Reputation: 5362
How can I search for words in between html tags? Say I have the given strings:
<span style="font-weight: bold;">
<font size="4">Bearings<br /><br /></font>
</span>
<span style="font-weight: bold;">
<font size="4">
Scale Drawing & Error in Measurement<br /><br />
</font>
</span>
<p align="left" class="MsoNormal" style="text-align: left;">
<b/>
<span lang="EN-GB">
<font size="4" class="Apple-style-span">
Solving Equations inc. Quadratic Formula
</font>
</span>
</b>
</p>
How can I search for the titles: Bearings, Scale Draw &l Error in Measurement and Solving Equations inc. Quadratic Formula? Also bearing in mind that the amount of html tags before and after the titles are dynamic meaning they could be anything and there could be any amount. Also, the titles themselves are dynamic, I don't know what they actually are. I'm searching for them. However, I know that they are at the start of the string, which means I can do something like search for the double quotations and then the right angled bracket "> and then the wildcard * and then the closing bracket and forward slash </
"> * </
Note that I have no idea about regex and I'm just stating that I could do a search on something like that since the VERY FIRST occurrence of </
implies the title is right before that.
Upvotes: 0
Views: 257
Reputation: 397
Are you trying to do it at runtime? You could use javascript and the DOM innerHTML property. You say the HTML is dynamic and could vary, but if they are always in tags something like this might work for you.
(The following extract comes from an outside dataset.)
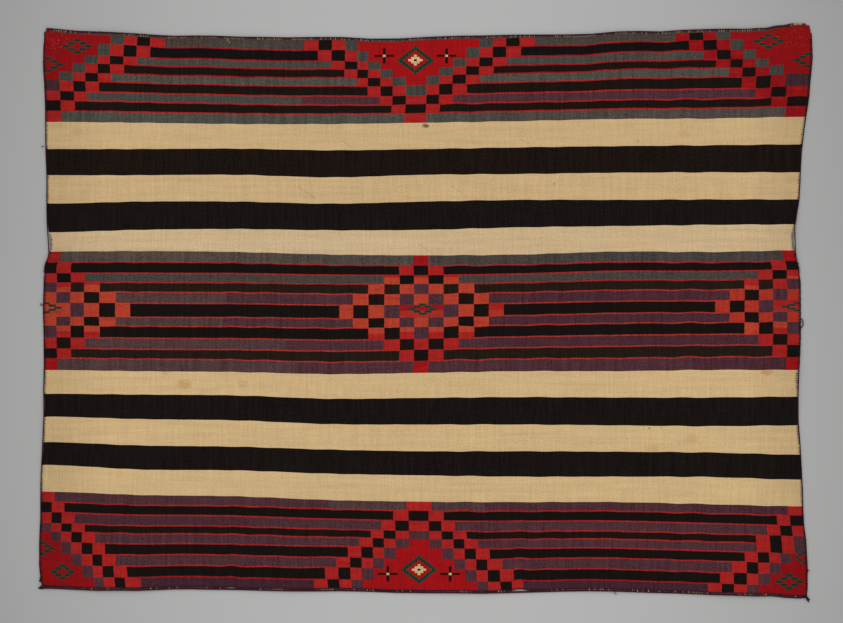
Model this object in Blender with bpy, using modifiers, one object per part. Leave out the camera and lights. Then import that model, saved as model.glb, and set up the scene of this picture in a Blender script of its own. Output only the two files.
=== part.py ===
"""A hand-woven wool chief blanket, lying face up and flat.

The web is one tapestry-woven sheet. A thick twined cord binds each warp end, and a thinner one runs
down each side. Cut cord ends stand out as small tufts at the two lower corners, and the cords are
worn short at the top right corner. Metres, +Z up, +Y towards the top edge.
"""

import math

import bmesh
import bpy
from mathutils import Vector

# Driving dimensions of the whole blanket, cords included.
WIDTH = 1.824
HEIGHT = 1.332
WEB_THICK = 0.0025
END_CORD_DIAMETER = 0.005
SIDE_CORD_DIAMETER = 0.0036
SEAT_GAP = 0.0003
MM = 0.001

# How far each edge wanders outwards from the true rectangle, in millimetres, at even steps along it:
# left to right for the ends, and top to bottom for the sides. A row is a quarter of the edge.
EDGE_WANDER_MM = {
    "top": (
        *(16, 9, 6, 2, -3, -2),
        *(-5, -6, -7, -5, -8, -8),
        *(-6, -3, -2, 0, 0, 2),
        *(7, 9, 11, 13, 15, 21, 24),
    ),
    "bottom": (
        *(-2, 1, 4, 3, 0, 0),
        *(3, 3, 5, 4, 5, 8),
        *(9, 9, 10, 8, 6, 4),
        *(5, 8, 10, 13, 15, 19, 22),
    ),
    "left": (
        *(4, 7, 5, 2, 2, 1),
        *(-1, -1, -1, -7, 2, 6),
        *(7, 6, 5, 4, 5, 7),
        *(9, 13, 13, 14, 16, 16, 11),
    ),
    "right": (
        *(16, 18, 13, 8, -1, -6),
        *(-10, -13, -21, -26, -15, -10),
        *(-10, -10, -12, -15, -16, -15),
        *(-10, -7, -5, -3, 3, 6, 6),
    ),
}

# How far the two edges turn in at each corner, and over what length before it.
CORNER_TURNS_MM = {
    # corner: end edge, side edge, length
    ("top", "left"): (6, 5, 16),
    ("top", "right"): (0, 6, 26),
    ("bottom", "left"): (-1, 2, 24),
    ("bottom", "right"): (3, 4, 24),
}

# Where the cloth stands off the surface: a low swell at each place, in millimetres, with its half
# length along the edge, its half depth into the web, and its height.
COCKLES_MM = (
    # name, x, y, half_x, half_y, height
    ("top_left", -760, 690, 140, 110, 3.0),
    ("top_inner_left", -420, 675, 150, 95, 2.0),
    ("top_middle", -10, 668, 160, 90, 2.0),
    ("top_inner_right", 400, 680, 140, 95, 2.5),
    ("top_right", 735, 700, 150, 120, 3.5),
    ("left_upper", -915, 170, 80, 130, 2.5),
    ("left_lower", -930, -250, 75, 150, 2.0),
    ("right_upper", 890, 175, 90, 130, 3.0),
    ("right_lower", 900, -150, 80, 150, 2.5),
    ("bottom_left", -740, -680, 150, 110, 3.0),
    ("bottom_inner_left", -330, -680, 150, 95, 2.0),
    ("bottom_middle", 90, -690, 160, 95, 2.5),
    ("bottom_inner_right", 430, -685, 130, 90, 2.0),
    ("bottom_right", 740, -700, 150, 120, 3.5),
)

# The web's grid, closer near the edges than in the middle.
COLUMNS = 48
ROWS = 36
EDGE_CLOSENESS = 0.8

# How far short of the corners each cord stops, at its left or lower end and at its right or upper end.
CORD_ENDS_MM = {
    # cord: left or lower end, right or upper end
    "top": (0, 42),
    "bottom": (10, 6),
    "left": (19, 0),
    "right": (0, 10),
}

# Tufts of cut cord ends: the cord that each ends, at its first or last point, the heading in degrees
# from +X, and the length.
TUFTS = (
    # name, cord, point, heading, length_mm
    ("tuft_bottom_right", "right", 0, -52, 14.5),
    ("tuft_bottom_left", "bottom", 0, -161, 12.0),
    ("tuft_left_side", "left", 0, -112, 14.0),
)
TUFT_STRANDS = 6
TUFT_KNOT_RADIUS = 0.0020
TUFT_STRAND_RADIUS = 0.0008
TUFT_SPREAD = 26

for leftover in list(bpy.data.objects):
    bpy.data.objects.remove(leftover)


def collection(name):
    made = bpy.data.collections.new(name)
    bpy.context.scene.collection.children.link(made)
    return made


BLANKET = collection("chief_blanket")
JOINERS = collection("joiners")


def material(name, colour, roughness):
    made = bpy.data.materials.new(name)
    made.use_nodes = True
    shader = made.node_tree.nodes["Principled BSDF"]
    shader.inputs["Base Color"].default_value = (*colour, 1.0)
    shader.inputs["Roughness"].default_value = roughness
    shader.inputs["Metallic"].default_value = 0.0
    return made


WOOL_WEB = material("wool_web", (0.25, 0.12, 0.08), 0.9)
WOOL_CORD = material("wool_cord", (0.035, 0.009, 0.022), 0.85)


def wander(edge, share):
    """How far the edge lies outside the true rectangle, in metres, at a share of its length."""
    steps = EDGE_WANDER_MM[edge]
    place = min(max(share, 0.0), 1.0) * (len(steps) - 1)
    first = min(int(place), len(steps) - 2)
    part = place - first
    before, a, b, after = (steps[min(max(first + k, 0), len(steps) - 1)] for k in (-1, 0, 1, 2))
    slope_a, slope_b = (b - before) / 2, (after - a) / 2
    bend = 3 * (b - a) - 2 * slope_a - slope_b
    curl = 2 * (a - b) + slope_a + slope_b
    return (a + slope_a * part + bend * part**2 + curl * part**3) * MM


def turned_in(corner, which, to_corner):
    """How far an edge has turned in at a distance from its corner."""
    turn = CORNER_TURNS_MM[corner]
    near = max(0.0, 1 - to_corner / (turn[2] * MM))
    return turn[which] * MM * near**2


def outer_x(side, y):
    """The outer edge of a side cord at a height."""
    end = "top" if y > 0 else "bottom"
    reach = WIDTH / 2 + wander(side, 0.5 - y / HEIGHT)
    corner_y = HEIGHT / 2 + wander(end, 0.0 if side == "left" else 1.0)
    reach -= turned_in((end, side), 1, corner_y - abs(y))
    return reach if side == "right" else -reach


def outer_y(end, x):
    """The outer edge of an end cord at a place across the blanket."""
    side = "right" if x > 0 else "left"
    reach = HEIGHT / 2 + wander(end, x / WIDTH + 0.5)
    corner_x = WIDTH / 2 + wander(side, 0.0 if end == "top" else 1.0)
    reach -= turned_in((end, side), 0, corner_x - abs(x))
    return reach if end == "top" else -reach


def lift(x, y):
    """How high the underside stands off the surface."""
    height = 0.0
    for _name, middle_x, middle_y, half_x, half_y, peak in COCKLES_MM:
        away = math.hypot((x / MM - middle_x) / half_x, (y / MM - middle_y) / half_y)
        if away < 1:
            height = max(height, peak * MM * math.cos(math.pi / 2 * away) ** 2)
    return height


def crowded(share):
    """An even share moved towards the nearer edge, so that the grid is closer there."""
    return share - EDGE_CLOSENESS * math.sin(2 * math.pi * share) / (2 * math.pi)



def web_point(across, up):
    """A point of the web's underside, from its shares of the width and height."""
    side_inset = SIDE_CORD_DIAMETER + SEAT_GAP
    end_inset = END_CORD_DIAMETER + SEAT_GAP
    middle = (outer_y("top", 0.0) + outer_y("bottom", 0.0)) / 2
    level = middle + (up - 0.5) * (outer_y("top", 0.0) - outer_y("bottom", 0.0))
    for _pass in range(3):
        left = outer_x("left", level) + side_inset
        right = outer_x("right", level) - side_inset
        x = left + across * (right - left)
        bottom = outer_y("bottom", x) + end_inset
        top = outer_y("top", x) - end_inset
        level = bottom + up * (top - bottom)
    return x, level, lift(x, level)


def shown(made, skin):
    made.data.materials.append(skin)
    BLANKET.objects.link(made)
    return made


def web():
    """The woven sheet: a grid laid on the blanket's outline, given the cloth's thickness."""
    grid = bmesh.new()
    bmesh.ops.create_grid(grid, x_segments=COLUMNS, y_segments=ROWS, size=0.5)
    for vertex in grid.verts:
        vertex.co = web_point(crowded(vertex.co.x + 0.5), crowded(vertex.co.y + 0.5))
    mesh = bpy.data.meshes.new("web")
    grid.to_mesh(mesh)
    grid.free()
    made = shown(bpy.data.objects.new("web", mesh), WOOL_WEB)
    thickness = made.modifiers.new("cloth_thickness", "SOLIDIFY")
    thickness.thickness = WEB_THICK
    thickness.offset = 1.0
    return made


def trimmed(points, start, finish):
    """The part of a run of points that is left when a length is cut from each of its ends."""
    for length in (start, finish):
        while length > 0 and (points[1] - points[0]).length <= length:
            length -= (points[1] - points[0]).length
            points = points[1:]
        if length > 0:
            step = points[1] - points[0]
            points = [points[0] + step * (length / step.length), *points[1:]]
        points = points[::-1]
    return points


def cord(name, points, diameter, ends_mm):
    """A round cord through the points, stopping short of each end. It returns what is left of them."""
    points = trimmed(points, ends_mm[0] * MM, ends_mm[1] * MM)
    curve = bpy.data.curves.new(name, "CURVE")
    curve.dimensions = "3D"
    curve.bevel_depth = diameter / 2
    curve.bevel_resolution = 2
    curve.use_fill_caps = True
    spline = curve.splines.new("POLY")
    spline.points.add(len(points) - 1)
    for place, point in zip(spline.points, points):
        place.co = (*point, 1.0)
    shown(bpy.data.objects.new(name, curve), WOOL_CORD)
    return points


def end_cord(end):
    """The twined cord along one warp end, from one outer corner to the other."""
    radius = END_CORD_DIAMETER / 2
    up = 1.0 if end == "top" else 0.0
    seat = radius + SEAT_GAP
    outward = seat if end == "top" else -seat
    points = []
    for k in range(COLUMNS + 1):
        x, y, z = web_point(crowded(k / COLUMNS), up)
        points.append(Vector((x, y + outward, z + radius)))
    for side, place in (("left", 0), ("right", len(points) + 1)):
        beyond = points[0 if side == "left" else -1].copy()
        beyond.x += SIDE_CORD_DIAMETER * (-1 if side == "left" else 1)
        points.insert(place, beyond)
    return cord(f"end_cord_{end}", points, END_CORD_DIAMETER, CORD_ENDS_MM[end])


def side_cord(side):
    """The twined cord down one side, between the two end cords."""
    radius = SIDE_CORD_DIAMETER / 2
    across = 1.0 if side == "right" else 0.0
    outward = (radius + SEAT_GAP) * (1 if side == "right" else -1)
    points = []
    for k in range(ROWS + 1):
        x, y, z = web_point(across, crowded(k / ROWS))
        points.append(Vector((x + outward, y, z + radius)))
    return cord(f"side_cord_{side}", points, SIDE_CORD_DIAMETER, CORD_ENDS_MM[side])


def joiner(name, target):
    """A closed shape that is fused to the target and isn't a piece of its own."""
    mesh = bpy.data.meshes.new(name)
    made = bpy.data.objects.new(name, mesh)
    made.hide_render = True
    made.display_type = "WIRE"
    JOINERS.objects.link(made)
    fuse = target.modifiers.new(name, "BOOLEAN")
    fuse.operation = "UNION"
    fuse.object = made
    return made


def tuft(name, run, point, heading, length_mm):
    """Cut cord ends: a tied knot past the end of a cord, with its strands fanned out on the surface."""
    knot = bmesh.new()
    bmesh.ops.create_uvsphere(knot, u_segments=10, v_segments=6, radius=TUFT_KNOT_RADIUS)
    mesh = bpy.data.meshes.new(name)
    knot.to_mesh(mesh)
    knot.free()
    made = shown(bpy.data.objects.new(name, mesh), WOOL_CORD)
    end, before = (run[point], run[1]) if point == 0 else (run[-1], run[-2])
    place = end + (end - before).normalized() * (TUFT_KNOT_RADIUS + SEAT_GAP)
    made.location = (place.x, place.y, TUFT_KNOT_RADIUS)
    for k in range(TUFT_STRANDS):
        side = k / (TUFT_STRANDS - 1) - 0.5
        reach = length_mm * MM * (1 - 0.35 * abs(side) - 0.1 * (k % 2))
        strand = joiner(f"{name}_strand_{k}", made)
        cone = bmesh.new()
        bmesh.ops.create_cone(
            cone,
            cap_ends=True,
            segments=4,
            radius1=TUFT_STRAND_RADIUS,
            radius2=TUFT_STRAND_RADIUS / 2,
            depth=reach,
        )
        for vertex in cone.verts:
            vertex.co.z += reach / 2
        cone.to_mesh(strand.data)
        cone.free()
        low = TUFT_STRAND_RADIUS * (1.2 + 0.9 * (k % 2))
        strand.location = (place.x, place.y, low)
        turn = math.radians(heading + TUFT_SPREAD * side)
        strand.rotation_euler = (0, math.pi / 2, turn)
    return made


web()
RUNS = {
    "top": end_cord("top"),
    "bottom": end_cord("bottom"),
    "left": side_cord("left"),
    "right": side_cord("right"),
}
for tuft_name, ended_cord, end_point, tuft_heading, tuft_length in TUFTS:
    tuft(tuft_name, RUNS[ended_cord], end_point, tuft_heading, tuft_length)
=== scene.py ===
"""A hand-woven wool chief blanket, lying face up on a pale floor.

The sections follow the blanket as it is made: the woven web, the cords that bind its ends and
sides, the loops and wraps of those cords, and the tufts and loose yarns at its edges. The studio
comes last. Metres, +Z up, +Y towards the top edge. Tables in millimetres say so.
"""

import functools
import math
import random

import bmesh
import bpy
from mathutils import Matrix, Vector


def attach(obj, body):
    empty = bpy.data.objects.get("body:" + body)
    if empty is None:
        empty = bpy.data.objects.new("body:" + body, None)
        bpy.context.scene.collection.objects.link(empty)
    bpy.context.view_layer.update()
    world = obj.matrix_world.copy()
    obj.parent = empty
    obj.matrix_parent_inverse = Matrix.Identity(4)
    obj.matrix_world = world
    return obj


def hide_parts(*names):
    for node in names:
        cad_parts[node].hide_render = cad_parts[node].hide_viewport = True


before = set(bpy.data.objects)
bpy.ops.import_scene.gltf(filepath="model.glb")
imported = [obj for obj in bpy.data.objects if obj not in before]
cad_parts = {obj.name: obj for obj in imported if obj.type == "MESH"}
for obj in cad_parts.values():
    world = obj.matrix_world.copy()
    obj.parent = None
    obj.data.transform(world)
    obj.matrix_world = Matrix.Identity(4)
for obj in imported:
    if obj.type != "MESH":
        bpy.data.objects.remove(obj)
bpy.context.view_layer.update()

# ---------------------------------------------------------------------------------------------
# The web: one sheet of weft-faced wool tapestry, beaten so tight that only the wefts show. Its
# bands, stripes, stepped checks and small diamonds are woven in with yarns of different dyes. It
# lies a little proud of the floor in a few low cockles near its edges.

MM = 0.001
WIDTH = 1.824
HEIGHT = 1.332
WEB_THICK = 0.0025
END_CORD_DIAMETER = 0.005
SIDE_CORD_DIAMETER = 0.0036
SEAT_GAP = 0.0003

# How far each edge wanders outwards from the true rectangle, at even steps along it: left to right
# for the ends, and top to bottom for the sides. A row is a quarter of the edge.
EDGE_WANDER_MM = {
    "top": (
        *(16, 9, 6, 2, -3, -2),
        *(-5, -6, -7, -5, -8, -8),
        *(-6, -3, -2, 0, 0, 2),
        *(7, 9, 11, 13, 15, 21, 24),
    ),
    "bottom": (
        *(-2, 1, 4, 3, 0, 0),
        *(3, 3, 5, 4, 5, 8),
        *(9, 9, 10, 8, 6, 4),
        *(5, 8, 10, 13, 15, 19, 22),
    ),
    "left": (
        *(4, 7, 5, 2, 2, 1),
        *(-1, -1, -1, -7, 2, 6),
        *(7, 6, 5, 4, 5, 7),
        *(9, 13, 13, 14, 16, 16, 11),
    ),
    "right": (
        *(16, 18, 13, 8, -1, -6),
        *(-10, -13, -21, -26, -15, -10),
        *(-10, -10, -12, -15, -16, -15),
        *(-10, -7, -5, -3, 3, 6, 6),
    ),
}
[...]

<script type="text/javascript">
txt=document.getElementsByTagname("span").innerHTML;
document.write(txt);
</script>
See more here: http://www.w3schools.com/htmldom/dom_methods.asp
Upvotes: 1
Reputation: 19466
You could remove all HTML from your string using strip_tags
and then search the text.
$data = '<h1 class="refname">strip_tags</h1>
<p class="para rdfs-comment">
This function tries to return a string with all NUL bytes, HTML and PHP tags stripped
from a given <em><code class="parameter">str</code></em>. It uses the same tag stripping
state machine as the <span class="function"><a href="function.fgetss.php" class="function">fgetss()</a></span> function.
</p>';
print strip_tags($data);
The above will output
strip_tags
This function tries to return a string with all NUL bytes, HTML and PHP tags stripped
from a given str. It uses the same tag stripping
state machine as the fgetss() function.
Upvotes: 4
Reputation: 19237
I would suggest you to use a html parser, for example: http://simplehtmldom.sourceforge.net/ otherwise you will always miss out some case in your regular expressions.
Upvotes: 1